** Start **

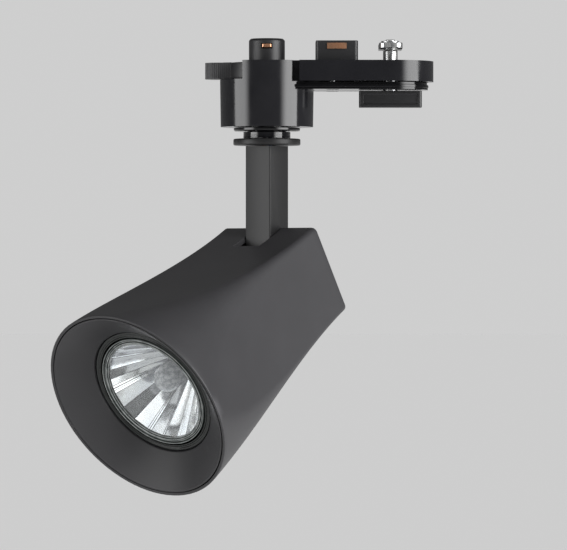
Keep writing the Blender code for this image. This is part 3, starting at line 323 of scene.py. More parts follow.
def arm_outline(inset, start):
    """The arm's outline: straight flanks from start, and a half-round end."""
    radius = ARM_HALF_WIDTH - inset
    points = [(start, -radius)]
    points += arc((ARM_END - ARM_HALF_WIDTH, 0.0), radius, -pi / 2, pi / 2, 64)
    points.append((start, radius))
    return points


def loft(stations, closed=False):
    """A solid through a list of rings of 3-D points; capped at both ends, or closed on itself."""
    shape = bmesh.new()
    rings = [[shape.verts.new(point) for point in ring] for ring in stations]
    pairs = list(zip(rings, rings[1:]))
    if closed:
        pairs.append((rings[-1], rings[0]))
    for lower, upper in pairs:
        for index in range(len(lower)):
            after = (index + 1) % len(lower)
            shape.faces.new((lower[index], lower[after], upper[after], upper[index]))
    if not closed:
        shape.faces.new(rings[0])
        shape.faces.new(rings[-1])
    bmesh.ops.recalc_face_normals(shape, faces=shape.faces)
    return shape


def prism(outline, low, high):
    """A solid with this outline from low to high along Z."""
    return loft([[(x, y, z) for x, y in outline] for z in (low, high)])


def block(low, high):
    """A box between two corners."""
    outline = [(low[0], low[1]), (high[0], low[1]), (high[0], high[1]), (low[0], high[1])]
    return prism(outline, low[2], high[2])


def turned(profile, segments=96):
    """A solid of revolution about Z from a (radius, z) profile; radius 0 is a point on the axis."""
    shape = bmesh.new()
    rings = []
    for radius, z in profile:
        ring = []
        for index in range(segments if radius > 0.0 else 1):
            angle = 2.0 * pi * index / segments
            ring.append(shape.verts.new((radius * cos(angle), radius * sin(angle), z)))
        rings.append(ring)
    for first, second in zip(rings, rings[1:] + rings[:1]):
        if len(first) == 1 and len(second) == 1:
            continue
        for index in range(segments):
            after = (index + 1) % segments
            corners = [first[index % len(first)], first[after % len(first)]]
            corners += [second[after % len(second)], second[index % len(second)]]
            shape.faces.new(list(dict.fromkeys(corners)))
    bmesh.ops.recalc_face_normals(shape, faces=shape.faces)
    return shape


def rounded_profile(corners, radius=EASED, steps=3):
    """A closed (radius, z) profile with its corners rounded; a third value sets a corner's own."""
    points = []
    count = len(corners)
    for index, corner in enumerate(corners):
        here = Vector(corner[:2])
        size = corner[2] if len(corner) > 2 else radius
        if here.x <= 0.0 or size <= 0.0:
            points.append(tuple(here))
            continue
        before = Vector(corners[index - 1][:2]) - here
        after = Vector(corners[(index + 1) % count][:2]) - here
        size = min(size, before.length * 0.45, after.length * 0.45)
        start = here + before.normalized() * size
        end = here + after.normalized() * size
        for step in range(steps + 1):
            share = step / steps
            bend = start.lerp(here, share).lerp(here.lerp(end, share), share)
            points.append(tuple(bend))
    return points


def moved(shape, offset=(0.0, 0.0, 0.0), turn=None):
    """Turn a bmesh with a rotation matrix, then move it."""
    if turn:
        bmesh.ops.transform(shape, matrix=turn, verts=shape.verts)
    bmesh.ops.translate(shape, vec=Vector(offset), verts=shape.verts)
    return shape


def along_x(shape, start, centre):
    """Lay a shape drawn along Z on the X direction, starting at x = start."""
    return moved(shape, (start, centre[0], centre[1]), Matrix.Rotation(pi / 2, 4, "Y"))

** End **
** Start **

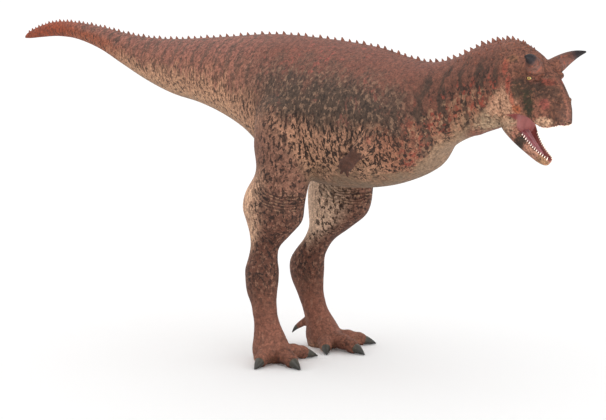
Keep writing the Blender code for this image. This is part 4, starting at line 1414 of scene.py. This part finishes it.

** End **

Work to be completed: From the line with "More parts follow." through the line with "return prism(outline, low[2], high[2])", set down every line exactly and nothing besides.

Written response:
Keep writing the Blender code for this image. This is part 3, starting at line 323 of scene.py. More parts follow.
def arm_outline(inset, start):
    """The arm's outline: straight flanks from start, and a half-round end."""
    radius = ARM_HALF_WIDTH - inset
    points = [(start, -radius)]
    points += arc((ARM_END - ARM_HALF_WIDTH, 0.0), radius, -pi / 2, pi / 2, 64)
    points.append((start, radius))
    return points


def loft(stations, closed=False):
    """A solid through a list of rings of 3-D points; capped at both ends, or closed on itself."""
    shape = bmesh.new()
    rings = [[shape.verts.new(point) for point in ring] for ring in stations]
    pairs = list(zip(rings, rings[1:]))
    if closed:
        pairs.append((rings[-1], rings[0]))
    for lower, upper in pairs:
        for index in range(len(lower)):
            after = (index + 1) % len(lower)
            shape.faces.new((lower[index], lower[after], upper[after], upper[index]))
    if not closed:
        shape.faces.new(rings[0])
        shape.faces.new(rings[-1])
    bmesh.ops.recalc_face_normals(shape, faces=shape.faces)
    return shape


def prism(outline, low, high):
    """A solid with this outline from low to high along Z."""
    return loft([[(x, y, z) for x, y in outline] for z in (low, high)])


def block(low, high):
    """A box between two corners."""
    outline = [(low[0], low[1]), (high[0], low[1]), (high[0], high[1]), (low[0], high[1])]
    return prism(outline, low[2], high[2])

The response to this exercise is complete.